All of a sudden, my son looked up from his doodling and out of nowhere asked, “Dad, I have a question.”
“Y-e-e-s-s?” I said, warily.
“Who created God?”
Fumbling for a response, I felt surly skepticism crashing down upon my acculturated belief system. I was relieved that none of the other kids seemed to be paying attention. “Uh, well, I think they cover that in seventh grade,” I said. “Hang in there, and you’ll have your answer.”
Shaken, I sought refuge in the Garden of Eden.
Later, as I mulled over my son’s question, I saw how honest and innocent it was. I embraced it as a gift, however divinely—or non-divinely—inspired. It prompted me to think free of tradition, societal norms; beyond a human construct designed to control and placate, soothe and save the human psyche from questions without answers.
A short while later I stumbled across a collection of essays by the late Carl Sagan, famous cosmologist and narrator of the highly popular PBS series, The Cosmos.
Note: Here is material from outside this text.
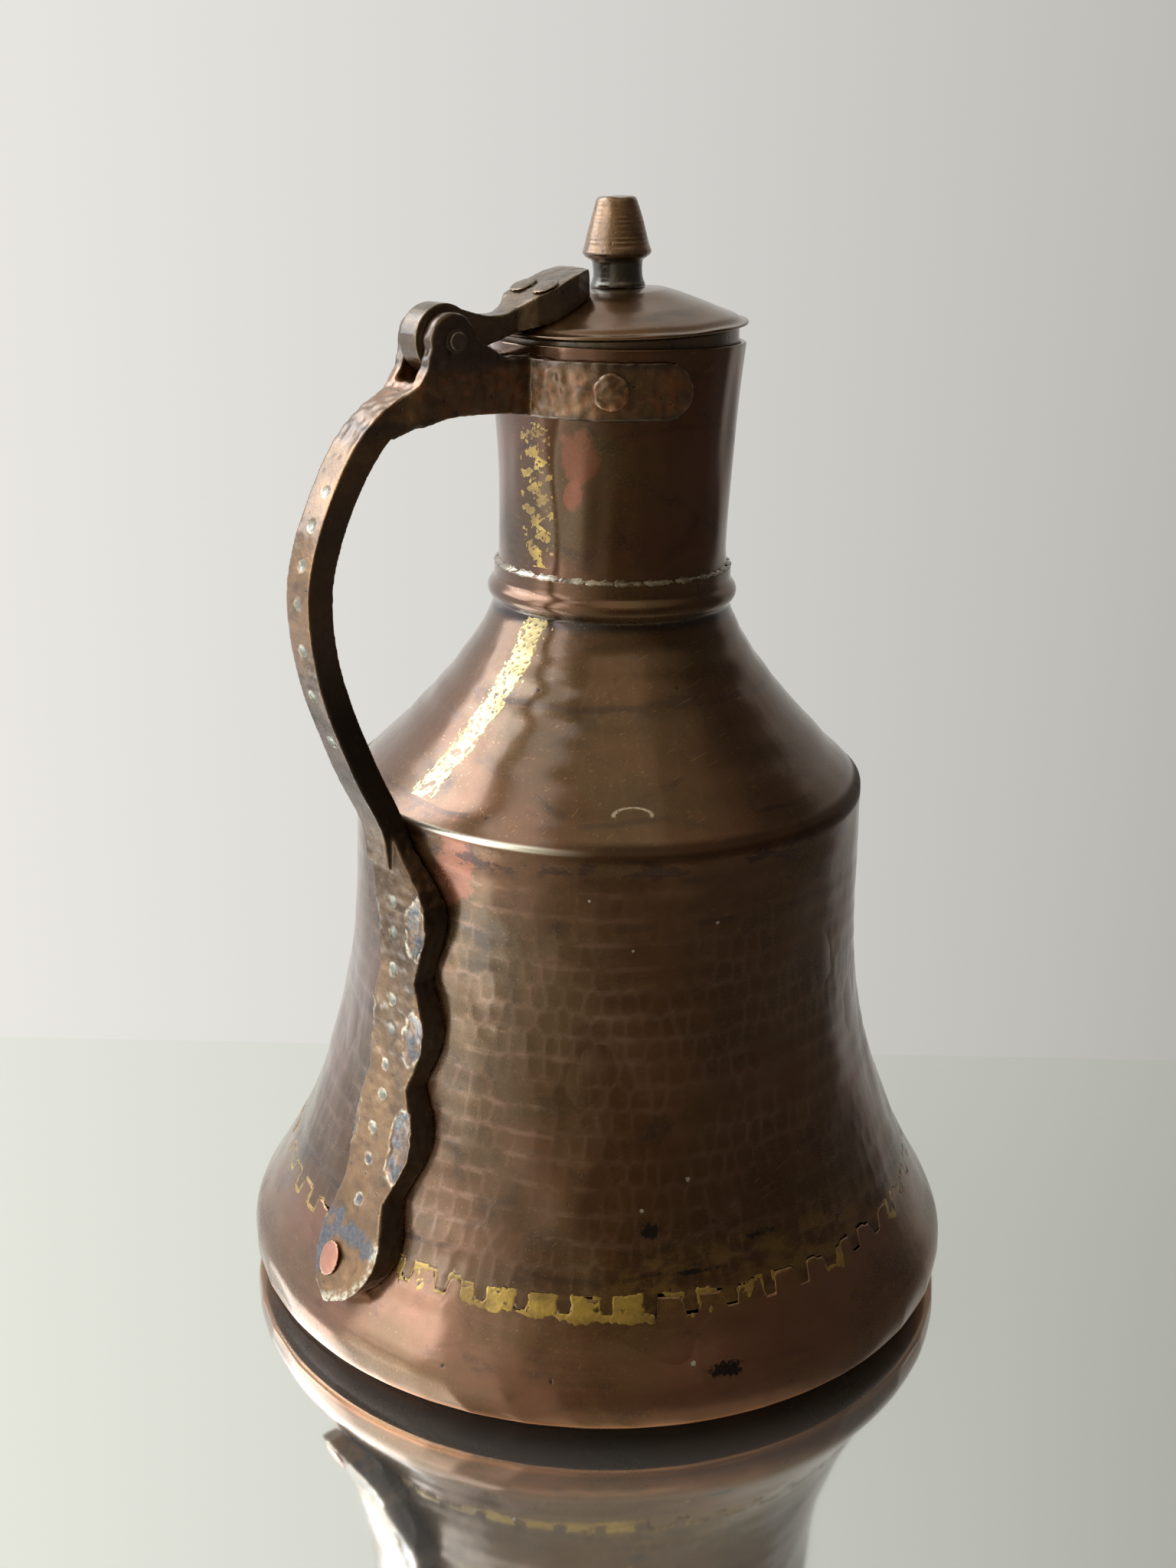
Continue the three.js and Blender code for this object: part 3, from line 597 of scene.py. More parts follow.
# The outer face of the arms is a circle about this point of the X axis
ARM_MIDDLE = -2.74 * MM
ARM_RADIUS = 48.0 * MM
ARM_FOOT = 349.3 * MM

# How rough and lumpy the handle is, by height
STRAP_TOP = 185
LUMPINESS = ((190, 215, 335, 352), (1, 0.45, 0.45, 1.7))


def smooth_arms(points, normals):
    """How far points of the arms' outer face lie off its true circle."""
    from_middle = points[:, :2] - [ARM_MIDDLE, 0]
    away = np.linalg.norm(from_middle, axis=1)[:, None]
    outward = from_middle / np.maximum(away, MM)
    faces_out = unit(((normals[:, :2] * outward).sum(1) - 0.85) / 0.1)
    close = unit((0.8 * MM - np.abs(away[:, 0] - ARM_RADIUS)) / (0.3 * MM))
    share = faces_out * close * (points[:, 2] > ARM_FOOT)
    moved = np.zeros_like(points)
    moved[:, :2] = outward * (ARM_RADIUS - away) * share[:, None]
    return moved


def near_places(points, places, size):
    """How deep in the nearest round place each point lies, from 0 at its rim to 1 in the middle."""
    away = np.min([np.linalg.norm(points - place, axis=1) for place in places], axis=0)
    return unit(1 - away / size)


def outer_face_places(points, dots):
    """The spots on the handle's outer face for dots given as (distance, height)."""
    places = []
    for aside, z in dots:
        close = (np.abs(points[:, 2] - z * MM) < 1.2 * MM) & (np.abs(points[:, 1] + aside * MM) < 1.5 * MM)
        candidates = points[close]
        places.append(candidates[np.argmin(candidates[:, 0])])
    return np.array(places)


def beside_line(aside, height, line, reach):
    """One on a line of (distance, height) points and nothing beyond a reach from it, all in millimetres."""
    share = np.linspace(0, len(line) - 1, 40)
    place = np.array([np.interp(share, range(len(line)), [p[k] for p in line]) for k in (0, 1)]).T
    away = np.hypot(aside[:, None] - place[:, 0], height[:, None] - place[:, 1]).min(1)
    return unit(1 - away / reach)


def cut_scoops(aside, height, ragged):
    """The scoops of the strap: how deep, how much of their floor and how much of their bright rim."""
    depth, floor, rim = (np.zeros(len(aside)) for _ in range(3))
    for at, z, wide, tall, deep in STRAP_SCOOPS:
        off = np.hypot((aside - at) / wide, (height - z) / tall) + 0.2 * ragged
        depth = np.maximum(depth, deep * np.sqrt(unit(1 - off)))
        floor = np.maximum(floor, unit((1 - off) * 8))
        rim = np.maximum(rim, unit(1.1 - np.abs(off - 1.06) * 9))
    return depth * MM, floor, rim * (1 - floor)


def cast_handle():
    piece = recast("cast_handle", "handle", 0.65 * MM, 6)
    points, normals = piece_points(piece)
    aside, height = -points[:, 1] / MM, points[:, 2] / MM
    rough = space_waves(60, (3, 9), 0.07 * MM)
    lumps = space_waves(40, (14, 45), 0.16 * MM)
    ragged = space_waves(50, (3, 12), 0.5)(points)
    outward = unit(-normals[:, 0] * 2.6 - 0.9)
    face = outward * (height < STRAP_TOP)
    dots = outer_face_places(points, GRIP_DOTS + STRAP_DOTS)
    dot_depth = near_places(points, dots, 2.4 * MM)
    around_dots = near_places(points, dots, 3.4 * MM)
    dot_rims = unit(1.1 - np.abs(around_dots - 0.3 - 0.14 * ragged) / 0.11) * outward * (around_dots > 0)
    depth, floor, rim = cut_scoops(aside, height, ragged)
    bevel = beside_line(aside, height, FOOT_BEVEL, 3.2) * unit(-normals[:, 0] * 2 - 0.1)
    from_solder = np.min([np.hypot(aside - at, height - z) for at, z in FOOT_SOLDER], axis=0)
    solder = unit((1.15 - from_solder / 4.2 + 0.5 * ragged) * 3)
    points = points + smooth_arms(points, normals)
    lumpy = np.interp(height, *LUMPINESS)
    moved = (rough(points) + lumps(points)) * lumpy + 0.1 * MM * dot_rims - 0.6 * MM * np.sqrt(dot_depth)
    moved = moved - depth * face * (1 + 0.25 * ragged) + 0.16 * MM * rim * face - 0.5 * MM * bevel
    set_points(piece, points + normals * moved[:, None])
    set_mask(piece, "dots", dot_depth * 2.2)
    set_mask(piece, "scoops", floor * face)
    set_mask(piece, "solder", solder * face)
    set_mask(piece, "bright_rims", np.maximum(np.maximum(rim * face, dot_rims), bevel * 1.3))
    return piece


def lid_strap_casting():
    piece = recast("lid_strap_casting", "lid_strap", 0.5 * MM, 5)
    points, normals = piece_points(piece)
    rough = space_waves(60, (2.4, 7), 0.06 * MM)
    lumps = space_waves(30, (9, 26), 0.12 * MM)
    away = np.hypot(points[:, 0] - HINGE.x, points[:, 2] - HINGE.z)
    free = unit((away - 14 * MM) / (6 * MM))
    set_points(piece, points + normals * ((rough(points) + lumps(points)) * free)[:, None])
    return piece


# Lid pieces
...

The deeper I traveled into Sagan’s universe, the more I realized that if “God” did exist, he/she (or most probably, “it”) resided in the laws of math and physics. “God” as a concept, I decided, was a bigger bang than the Big Bang itself. Reducing him/her/it to a force that could give a hoot about humans seemed a quintessentially human idea, not a godly (or Godly) one. How classically egotistical, I thought, for us to think that “God” would give a quark’s care for a group of humans in football uniforms huddled in “prayer” seeking His help in defeating a team that was likewise huddled in “prayer” for His contrary intervention.
A person of faith might say that as a professed agnostic, I’m an atheist too chicken to say so, thus proving that I’m neither an atheist nor truly an agnostic but just a fool, bound for a hot, uncomfortable place upon my last breath.
As my father-in-law said in an eminently pragmatic moment, “Why not believe? What’s to lose?” He had a point, except the catch is how one defines “believe.” For now, I’m going with the belief that whatever God’s makeup, it’s way bigger than human imagination.